Distribution Confusion in PyPI
A new way to distribute malicious Python packages.
This is my third blog post on PyPI, the others are:
The Python Package Index (PyPI) is the main package repository for Python. Anyone can create an account and upload packages to pypi.org. Packages can be downloaded and installed using package managers such as Pip and Poetry. When installing a package, there are several ways to get something else than intended, including Dependency Confusion and Manifest Confusion (more about that in the next blog post). Here we will explore a new technique I will call Distribution Confusion (let me know in the comments if there is already a term for this). I will refer to all of the ways to get something else than intended as Resolution Confusion (let me know in the comments if there already a term for this).
In the last blog post I talked about how installing a specific version of a package, say version ‘1.26.0’ of ‘numpy’ via ‘pip install numpy=1.26.0’ can lead to a number of things to happen rather than the same every time: either one of 31 different binary distributions would installed, or it would install from from the source distribution (that allows for arbitrary code execution). Distributions can also be added or removed over time, further making it hard to have consistent behavior. Any of the distributions could have inconsistent or malicious behavior. In this blog post we’ll go a step further and see that we can also create more than one variant of the same distribution. This enables us to replace the behavior of all existing distributions or change the behavior in targeted ways.
Distribution Confusion and Pinning Bypass
Distribution Confusion refers to the ability to add multiple files that all equivalent in terms of project, version and tags. Project publishing permissions are required to exploit this. Which of the Distribution Variants are actually resolved will depend which package manager is used and if hash pinning is in use. While version pinning is by many considered to be a best practice, we will see that hash pinning in the only effective approach in Python.
The lexicographical ordering of the Distribution Variants matter. With no hash pinning and after sorting, Pip will take the last of the duplicate distributions, while Poetry will take the first filename. The order of the files is based on what is returned by Warehouse which is sorted by the key (version, filename). Thus we can sandwich the original distribution between two malicious variants: one for Poetry and one for Pip:
One way to add a Distribution Variant before another is to change the characters in the filename to uppercase, e.g. ‘Requests-2.31.0.tar.gz’ would sort before ‘requests-2.31.0.tar.gz’. One way to add a Distribution Variant after another is to add leading zeros to the version, e.g. ‘requests-02.31.0.tar.gz’ would sort after ‘requests-2.31.0.tar.gz’. If the project name does not only contain alphanumeric characters, there are also several ways to normalize those characters into equivalent filenames.

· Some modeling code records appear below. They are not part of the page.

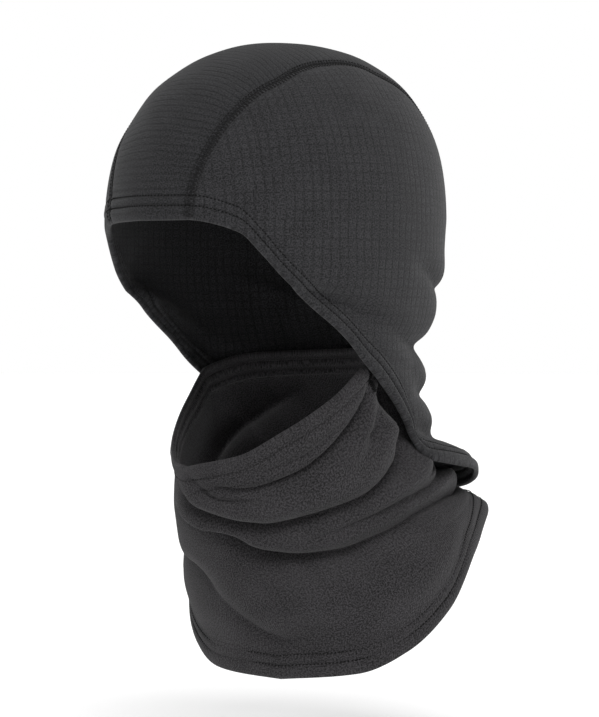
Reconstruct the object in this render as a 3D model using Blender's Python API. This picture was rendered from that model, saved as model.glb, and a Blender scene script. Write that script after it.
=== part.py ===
"""Hinged balaclava: a three-panel hood sewn to a neck gaiter.

The wearer looks along -Y, the wearer's left side is +X, and +Z is up. The origin is the centre of the head,
level with the ears. Lengths in the tables are in millimetres, and MM turns them into metres.
"""
import math

import bmesh
import bpy
import numpy as np

MM = 0.001

# cloth
FLEECE = 2.4            # thickness of the grid fleece of the hood
JERSEY = 2.0            # thickness of the smooth fleece of the gaiter
GAP = 1.0               # space left between neighbouring pieces of cloth
SIDE_GAP = 1.9          # space left between a side panel and the hood's hem, which turns corners there
THREAD = 0.6            # thickness of a row of stitches
ROW_WIDTH = 1.0         # width of a row of stitches
JOIN_PROUD = 3.4        # the join seam's outer side, from the gaiter's face, just inside the nape flap
PROUD = 1.5             # how far stitches stand off the cloth, to their outer side from the cloth's face
HEM = 14.0              # width of every folded hem
FIRST_ROW = 6.6         # first row of stitches, from the folded edge
SECOND_ROW = 12.2       # second row of stitches, from the folded edge
FLATLOCK = 6.0          # width of the flatlock seams
SEAM_STEPS = 34         # stretches that a flatlock seam and the panels beside it are divided into

# the hood's dome above the widest part of the head
WIDEST = 35.0           # height of the widest ring
DOME = 98.7             # rise from the widest ring to the crown
ROUNDNESS = 2.25        # exponent of the dome's section, 2 is a circle
BACK_FULLER = 0.2       # the back of the dome is fuller than the front by this much

# rings of the hood: height, half width, y of the widest point, y at the front, y at the back
HOOD_RINGS = (
    (35, 84, 6.6, -99, 113),
    (8, 83, 8, -97, 109),
    (-15, 79, 11, -92, 100),
    (-36, 74, 15, -84, 89),
    (-50, 71.5, 20, -75, 92),
    (-64, 69, 26, -62, 94),
    (-78, 68, 33, -50, 97),
    (-85, 67, 38, -45, 100),
    (-92, 68, 48, -40, 115),
    (-98, 70.5, 57, -38, 130),
    (-105, 73.5, 64, -35, 140),
    (-113, 74, 66, -35, 143),
    (-124, 71, 62, -35, 138),
)
AXIS_Y = ((35, 6.6), (8, 9), (-50, 20), (-124, 20))     # height and y of the line that angles are taken about

# height of the hood's edge by angle: -90 is the forehead, 0 the side, 90 the nape
HOOD_EDGE = (
    (-90, 32), (-72, 31.5), (-57, 25), (-50, 13), (-43, -1), (-33, -17), (-20, -34), (-13, -44),
    (-3, -54), (13, -71), (22, -85), (25, -94), (29, -99), (38, -101), (62, -106), (77, -117), (90, -121),
)

# the seam between crown and side panel, as fractions of the way to the hood's edge: (backwards, sideways)
SEAM_LINE = (
    (-1, 0.31), (-0.8, 0.29), (-0.5, 0.3), (-0.3, 0.285), (-0.14, 0.245), (0, 0.208), (0.15, 0.187),
    (0.4, 0.18), (0.6, 0.19), (1, 0.32),
)

# loops of the gaiter, top hem to bib hem: half width, y of the widest, front y, back y, roundness of the front,
# turn of the loop towards the wearer's left in degrees
GAITER_LOOPS = (
    (63, 8, -63, 74, 1.5, 0),
    (63, 20, -57, 84, 1.6, 2),
    (68, 34, -40, 91, 1.9, 6),
    (83, 50, -30, 124, 2, 14),
    (87, 56, -26, 133, 2, 20),
)
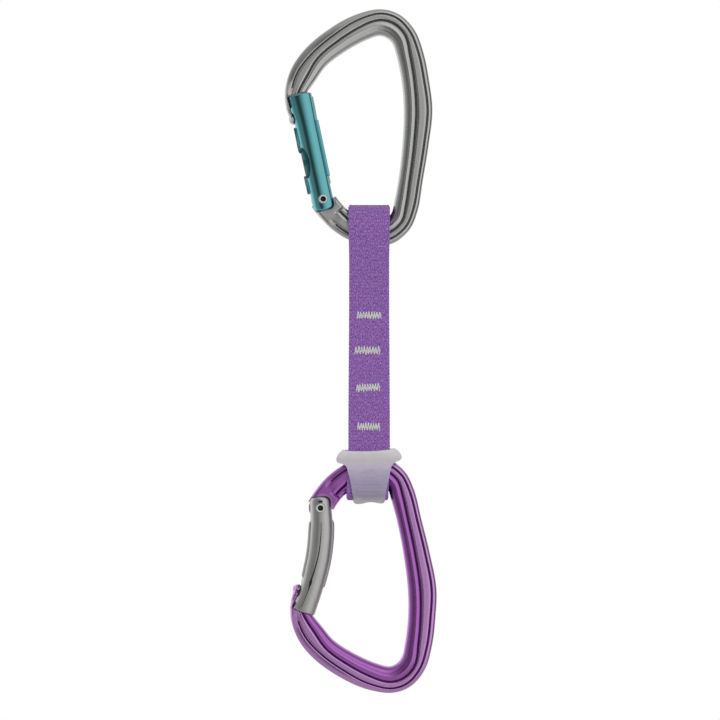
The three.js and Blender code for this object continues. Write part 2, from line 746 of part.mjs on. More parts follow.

There are a number of different ways to add variants to get different effects out of it. We will stack the variants creating different attack sandwiches. The first sandwich is the one we already looked at above:
PEP 527 Bypass
There is no limit to how many binary distributions we can add to a version of a project. PEP 527 says that there can only be one source distribution for a given version, and there is a check for this in PyPI. In order to make malicious variants of source distributions this restriction must be bypassed:
The distribution type was not verified against the file extension. So it was possible to add ‘.tar.gz’ or ‘.zip’ files as binary distribution instead. The package managers only look at the filenames so the incorrect metadata would not matter. This bypass was patched in #14243.

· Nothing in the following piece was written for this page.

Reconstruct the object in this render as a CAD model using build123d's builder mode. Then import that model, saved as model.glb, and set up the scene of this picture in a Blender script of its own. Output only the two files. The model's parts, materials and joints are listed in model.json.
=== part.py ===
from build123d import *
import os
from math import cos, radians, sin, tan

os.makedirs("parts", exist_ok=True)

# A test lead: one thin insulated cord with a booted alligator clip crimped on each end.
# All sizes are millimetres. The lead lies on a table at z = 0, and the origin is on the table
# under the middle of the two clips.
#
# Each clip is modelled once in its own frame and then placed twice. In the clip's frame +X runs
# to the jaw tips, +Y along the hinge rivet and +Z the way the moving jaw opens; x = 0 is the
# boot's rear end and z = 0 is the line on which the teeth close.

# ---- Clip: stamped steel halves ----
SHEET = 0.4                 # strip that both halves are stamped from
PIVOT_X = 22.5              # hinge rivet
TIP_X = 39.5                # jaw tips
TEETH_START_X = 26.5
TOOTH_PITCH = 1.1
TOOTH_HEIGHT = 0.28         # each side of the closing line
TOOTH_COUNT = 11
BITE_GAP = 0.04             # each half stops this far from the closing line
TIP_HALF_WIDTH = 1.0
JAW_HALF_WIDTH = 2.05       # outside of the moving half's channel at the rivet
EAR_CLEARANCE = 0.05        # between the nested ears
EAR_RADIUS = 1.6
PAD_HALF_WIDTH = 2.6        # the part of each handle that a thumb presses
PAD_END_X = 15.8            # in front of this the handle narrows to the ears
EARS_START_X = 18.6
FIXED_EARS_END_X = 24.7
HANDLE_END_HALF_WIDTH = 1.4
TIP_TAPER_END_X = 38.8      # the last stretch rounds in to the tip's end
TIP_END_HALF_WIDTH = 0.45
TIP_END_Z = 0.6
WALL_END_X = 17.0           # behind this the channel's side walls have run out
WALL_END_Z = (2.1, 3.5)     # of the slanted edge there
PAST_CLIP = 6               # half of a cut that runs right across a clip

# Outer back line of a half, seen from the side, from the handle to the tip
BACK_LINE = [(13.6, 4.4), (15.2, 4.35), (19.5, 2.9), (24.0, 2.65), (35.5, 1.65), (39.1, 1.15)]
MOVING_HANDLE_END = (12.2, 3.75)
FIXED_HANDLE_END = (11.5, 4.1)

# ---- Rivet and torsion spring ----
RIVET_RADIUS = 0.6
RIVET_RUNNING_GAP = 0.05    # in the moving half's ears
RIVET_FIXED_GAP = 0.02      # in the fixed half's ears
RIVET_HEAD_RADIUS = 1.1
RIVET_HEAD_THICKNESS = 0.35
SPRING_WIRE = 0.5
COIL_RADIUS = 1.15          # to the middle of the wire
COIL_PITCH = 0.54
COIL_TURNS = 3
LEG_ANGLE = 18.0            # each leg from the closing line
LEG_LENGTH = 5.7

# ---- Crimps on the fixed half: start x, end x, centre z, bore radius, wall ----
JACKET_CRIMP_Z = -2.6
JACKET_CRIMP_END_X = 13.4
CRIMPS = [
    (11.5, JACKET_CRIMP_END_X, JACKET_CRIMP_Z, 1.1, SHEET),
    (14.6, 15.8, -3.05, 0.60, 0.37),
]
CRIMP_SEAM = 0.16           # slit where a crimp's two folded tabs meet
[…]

The version in a filename is not verified against the manifest version. Since Pip only cares about the filename, the duplicate source distributions can be added to another version. This has not been patched. For source distributions, implementing PEP 625 is planned and similar verification can be done for binary distributions (Wheel).
In general it’s not hard to detect Distribution Confusion by looking at all distribution filenames in PyPI (historical data can be a bit tricky as covered in #14371)
Package managers could detect cases based on the local state and the state of PyPI when fetching the install candidates. Currently it’s only possible to detect new unknown hashes:
$ pip install -r requirements.txt -vvv
Checked 3 links for project 'requests' against 1 hashes (1 matches, 0 no digest): discarding 2 non-matches:
$ poetry install -vvv
Skipping Requests-2.31.0.tar.gz as sha256 checksum does not match expected value
This research was shared with the PyPI maintainers in June/July 2023, partially patched, and cleared for publication. Thanks to the PyPI maintainers for how they handled the reports. I would also like to thank Stig Palmquist and others at Hackeriet for inspiring and giving feedback on this work.
Developers should use hash pinning for dependencies and review updates to the set of trusted hashes.
PyPI should verify versions in filenames against the version in the metadata as well as not allowing duplicate distributions. This is the plan for source distributions with #12245, and binary distributions #14602.
Package managers can to a certain extent detect mutable releases and distribution confusion client side and could warn or abort accordingly.